▸ **SUPPLIED INFORMATION**
>>>

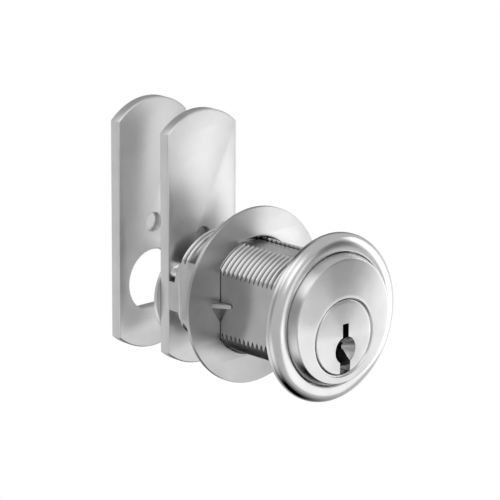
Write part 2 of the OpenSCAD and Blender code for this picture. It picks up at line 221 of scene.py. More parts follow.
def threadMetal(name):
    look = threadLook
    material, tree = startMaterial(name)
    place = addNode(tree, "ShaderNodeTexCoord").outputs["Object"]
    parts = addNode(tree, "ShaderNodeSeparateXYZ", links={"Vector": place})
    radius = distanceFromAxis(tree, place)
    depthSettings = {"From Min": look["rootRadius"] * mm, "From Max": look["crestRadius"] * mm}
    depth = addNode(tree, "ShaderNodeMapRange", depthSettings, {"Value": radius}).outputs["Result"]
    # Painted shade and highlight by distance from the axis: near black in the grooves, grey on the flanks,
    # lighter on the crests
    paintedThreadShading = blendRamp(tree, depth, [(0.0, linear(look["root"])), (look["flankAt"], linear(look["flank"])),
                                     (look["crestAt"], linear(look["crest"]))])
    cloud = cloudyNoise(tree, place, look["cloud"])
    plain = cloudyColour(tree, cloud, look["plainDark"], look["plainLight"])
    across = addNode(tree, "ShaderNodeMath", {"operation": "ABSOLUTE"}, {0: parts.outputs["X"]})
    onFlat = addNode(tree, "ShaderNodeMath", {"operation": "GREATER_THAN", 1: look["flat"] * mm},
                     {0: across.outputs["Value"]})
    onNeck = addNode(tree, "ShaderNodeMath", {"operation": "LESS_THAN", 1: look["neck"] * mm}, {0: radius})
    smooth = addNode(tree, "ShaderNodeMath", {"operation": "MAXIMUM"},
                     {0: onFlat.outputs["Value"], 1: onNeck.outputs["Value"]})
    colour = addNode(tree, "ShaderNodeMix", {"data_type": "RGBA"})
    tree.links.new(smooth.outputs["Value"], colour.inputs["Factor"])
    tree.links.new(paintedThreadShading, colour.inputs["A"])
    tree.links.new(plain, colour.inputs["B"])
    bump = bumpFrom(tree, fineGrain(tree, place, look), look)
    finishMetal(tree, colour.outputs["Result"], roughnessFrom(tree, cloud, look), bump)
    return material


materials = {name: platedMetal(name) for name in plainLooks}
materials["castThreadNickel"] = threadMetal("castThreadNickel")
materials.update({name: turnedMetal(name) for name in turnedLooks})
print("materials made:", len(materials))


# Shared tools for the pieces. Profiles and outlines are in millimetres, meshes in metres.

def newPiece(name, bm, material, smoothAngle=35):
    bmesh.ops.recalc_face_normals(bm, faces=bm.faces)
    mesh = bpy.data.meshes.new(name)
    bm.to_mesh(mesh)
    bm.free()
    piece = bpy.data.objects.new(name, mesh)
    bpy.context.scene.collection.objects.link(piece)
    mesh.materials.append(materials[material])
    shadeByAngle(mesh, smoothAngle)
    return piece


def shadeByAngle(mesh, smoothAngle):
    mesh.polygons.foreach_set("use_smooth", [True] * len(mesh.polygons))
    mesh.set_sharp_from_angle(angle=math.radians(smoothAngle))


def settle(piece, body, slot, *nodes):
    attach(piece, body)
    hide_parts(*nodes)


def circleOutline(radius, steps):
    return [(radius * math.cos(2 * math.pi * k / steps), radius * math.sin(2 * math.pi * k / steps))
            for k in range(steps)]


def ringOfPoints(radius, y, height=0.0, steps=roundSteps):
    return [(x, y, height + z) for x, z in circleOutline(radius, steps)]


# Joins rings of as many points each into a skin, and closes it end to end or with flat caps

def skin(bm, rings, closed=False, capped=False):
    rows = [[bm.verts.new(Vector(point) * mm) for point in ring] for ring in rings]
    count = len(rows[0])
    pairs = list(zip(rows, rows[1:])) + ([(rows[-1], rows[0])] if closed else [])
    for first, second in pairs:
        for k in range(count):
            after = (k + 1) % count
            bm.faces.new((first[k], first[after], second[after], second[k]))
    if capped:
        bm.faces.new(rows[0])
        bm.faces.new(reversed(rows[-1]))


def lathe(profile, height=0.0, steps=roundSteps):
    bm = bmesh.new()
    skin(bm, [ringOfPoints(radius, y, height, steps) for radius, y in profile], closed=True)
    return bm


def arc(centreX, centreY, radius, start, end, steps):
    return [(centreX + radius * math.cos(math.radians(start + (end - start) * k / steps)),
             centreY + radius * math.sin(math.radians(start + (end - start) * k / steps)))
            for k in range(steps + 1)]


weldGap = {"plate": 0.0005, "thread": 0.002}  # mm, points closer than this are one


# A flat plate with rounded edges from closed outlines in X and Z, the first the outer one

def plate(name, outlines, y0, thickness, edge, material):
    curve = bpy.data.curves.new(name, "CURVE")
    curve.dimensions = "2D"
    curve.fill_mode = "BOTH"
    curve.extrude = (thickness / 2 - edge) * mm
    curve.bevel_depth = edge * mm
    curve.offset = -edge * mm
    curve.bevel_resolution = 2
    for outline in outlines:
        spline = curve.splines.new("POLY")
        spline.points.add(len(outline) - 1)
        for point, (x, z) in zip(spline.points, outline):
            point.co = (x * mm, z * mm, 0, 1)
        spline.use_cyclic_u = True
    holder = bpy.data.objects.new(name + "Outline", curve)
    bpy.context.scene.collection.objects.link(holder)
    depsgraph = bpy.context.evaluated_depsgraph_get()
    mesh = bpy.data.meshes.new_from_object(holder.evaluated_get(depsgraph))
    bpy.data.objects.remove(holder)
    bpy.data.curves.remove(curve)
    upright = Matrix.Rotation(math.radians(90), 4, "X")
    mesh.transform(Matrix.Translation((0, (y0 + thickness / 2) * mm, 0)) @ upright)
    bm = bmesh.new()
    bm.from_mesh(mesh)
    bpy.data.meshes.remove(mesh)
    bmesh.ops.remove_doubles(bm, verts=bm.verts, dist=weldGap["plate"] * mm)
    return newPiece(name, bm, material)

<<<

Set down every line of the listing above again, exactly as given.

▸ **RIGHT ANSWER**
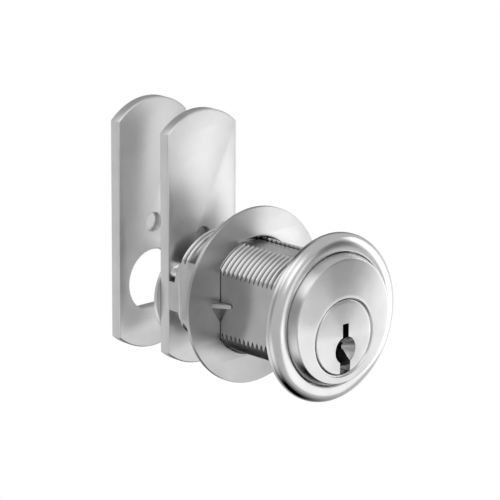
Write part 2 of the OpenSCAD and Blender code for this picture. It picks up at line 221 of scene.py. More parts follow.
def threadMetal(name):
    look = threadLook
    material, tree = startMaterial(name)
    place = addNode(tree, "ShaderNodeTexCoord").outputs["Object"]
    parts = addNode(tree, "ShaderNodeSeparateXYZ", links={"Vector": place})
    radius = distanceFromAxis(tree, place)
    depthSettings = {"From Min": look["rootRadius"] * mm, "From Max": look["crestRadius"] * mm}
    depth = addNode(tree, "ShaderNodeMapRange", depthSettings, {"Value": radius}).outputs["Result"]
    # Painted shade and highlight by distance from the axis: near black in the grooves, grey on the flanks,
    # lighter on the crests
    paintedThreadShading = blendRamp(tree, depth, [(0.0, linear(look["root"])), (look["flankAt"], linear(look["flank"])),
                                     (look["crestAt"], linear(look["crest"]))])
    cloud = cloudyNoise(tree, place, look["cloud"])
    plain = cloudyColour(tree, cloud, look["plainDark"], look["plainLight"])
    across = addNode(tree, "ShaderNodeMath", {"operation": "ABSOLUTE"}, {0: parts.outputs["X"]})
    onFlat = addNode(tree, "ShaderNodeMath", {"operation": "GREATER_THAN", 1: look["flat"] * mm},
                     {0: across.outputs["Value"]})
    onNeck = addNode(tree, "ShaderNodeMath", {"operation": "LESS_THAN", 1: look["neck"] * mm}, {0: radius})
    smooth = addNode(tree, "ShaderNodeMath", {"operation": "MAXIMUM"},
                     {0: onFlat.outputs["Value"], 1: onNeck.outputs["Value"]})
    colour = addNode(tree, "ShaderNodeMix", {"data_type": "RGBA"})
    tree.links.new(smooth.outputs["Value"], colour.inputs["Factor"])
    tree.links.new(paintedThreadShading, colour.inputs["A"])
    tree.links.new(plain, colour.inputs["B"])
    bump = bumpFrom(tree, fineGrain(tree, place, look), look)
    finishMetal(tree, colour.outputs["Result"], roughnessFrom(tree, cloud, look), bump)
    return material


materials = {name: platedMetal(name) for name in plainLooks}
materials["castThreadNickel"] = threadMetal("castThreadNickel")
materials.update({name: turnedMetal(name) for name in turnedLooks})
print("materials made:", len(materials))


# Shared tools for the pieces. Profiles and outlines are in millimetres, meshes in metres.

def newPiece(name, bm, material, smoothAngle=35):
    bmesh.ops.recalc_face_normals(bm, faces=bm.faces)
    mesh = bpy.data.meshes.new(name)
    bm.to_mesh(mesh)
    bm.free()
    piece = bpy.data.objects.new(name, mesh)
    bpy.context.scene.collection.objects.link(piece)
    mesh.materials.append(materials[material])
    shadeByAngle(mesh, smoothAngle)
    return piece


def shadeByAngle(mesh, smoothAngle):
    mesh.polygons.foreach_set("use_smooth", [True] * len(mesh.polygons))
    mesh.set_sharp_from_angle(angle=math.radians(smoothAngle))


def settle(piece, body, slot, *nodes):
    attach(piece, body)
    hide_parts(*nodes)


def circleOutline(radius, steps):
    return [(radius * math.cos(2 * math.pi * k / steps), radius * math.sin(2 * math.pi * k / steps))
            for k in range(steps)]


def ringOfPoints(radius, y, height=0.0, steps=roundSteps):
    return [(x, y, height + z) for x, z in circleOutline(radius, steps)]


# Joins rings of as many points each into a skin, and closes it end to end or with flat caps

def skin(bm, rings, closed=False, capped=False):
    rows = [[bm.verts.new(Vector(point) * mm) for point in ring] for ring in rings]
    count = len(rows[0])
    pairs = list(zip(rows, rows[1:])) + ([(rows[-1], rows[0])] if closed else [])
    for first, second in pairs:
        for k in range(count):
            after = (k + 1) % count
            bm.faces.new((first[k], first[after], second[after], second[k]))
    if capped:
        bm.faces.new(rows[0])
        bm.faces.new(reversed(rows[-1]))


def lathe(profile, height=0.0, steps=roundSteps):
    bm = bmesh.new()
    skin(bm, [ringOfPoints(radius, y, height, steps) for radius, y in profile], closed=True)
    return bm


def arc(centreX, centreY, radius, start, end, steps):
    return [(centreX + radius * math.cos(math.radians(start + (end - start) * k / steps)),
             centreY + radius * math.sin(math.radians(start + (end - start) * k / steps)))
            for k in range(steps + 1)]


weldGap = {"plate": 0.0005, "thread": 0.002}  # mm, points closer than this are one


# A flat plate with rounded edges from closed outlines in X and Z, the first the outer one

def plate(name, outlines, y0, thickness, edge, material):
    curve = bpy.data.curves.new(name, "CURVE")
    curve.dimensions = "2D"
    curve.fill_mode = "BOTH"
    curve.extrude = (thickness / 2 - edge) * mm
    curve.bevel_depth = edge * mm
    curve.offset = -edge * mm
    curve.bevel_resolution = 2
    for outline in outlines:
        spline = curve.splines.new("POLY")
        spline.points.add(len(outline) - 1)
        for point, (x, z) in zip(spline.points, outline):
            point.co = (x * mm, z * mm, 0, 1)
        spline.use_cyclic_u = True
    holder = bpy.data.objects.new(name + "Outline", curve)
    bpy.context.scene.collection.objects.link(holder)
    depsgraph = bpy.context.evaluated_depsgraph_get()
    mesh = bpy.data.meshes.new_from_object(holder.evaluated_get(depsgraph))
    bpy.data.objects.remove(holder)
    bpy.data.curves.remove(curve)
    upright = Matrix.Rotation(math.radians(90), 4, "X")
    mesh.transform(Matrix.Translation((0, (y0 + thickness / 2) * mm, 0)) @ upright)
    bm = bmesh.new()
    bm.from_mesh(mesh)
    bpy.data.meshes.remove(mesh)
    bmesh.ops.remove_doubles(bm, verts=bm.verts, dist=weldGap["plate"] * mm)
    return newPiece(name, bm, material)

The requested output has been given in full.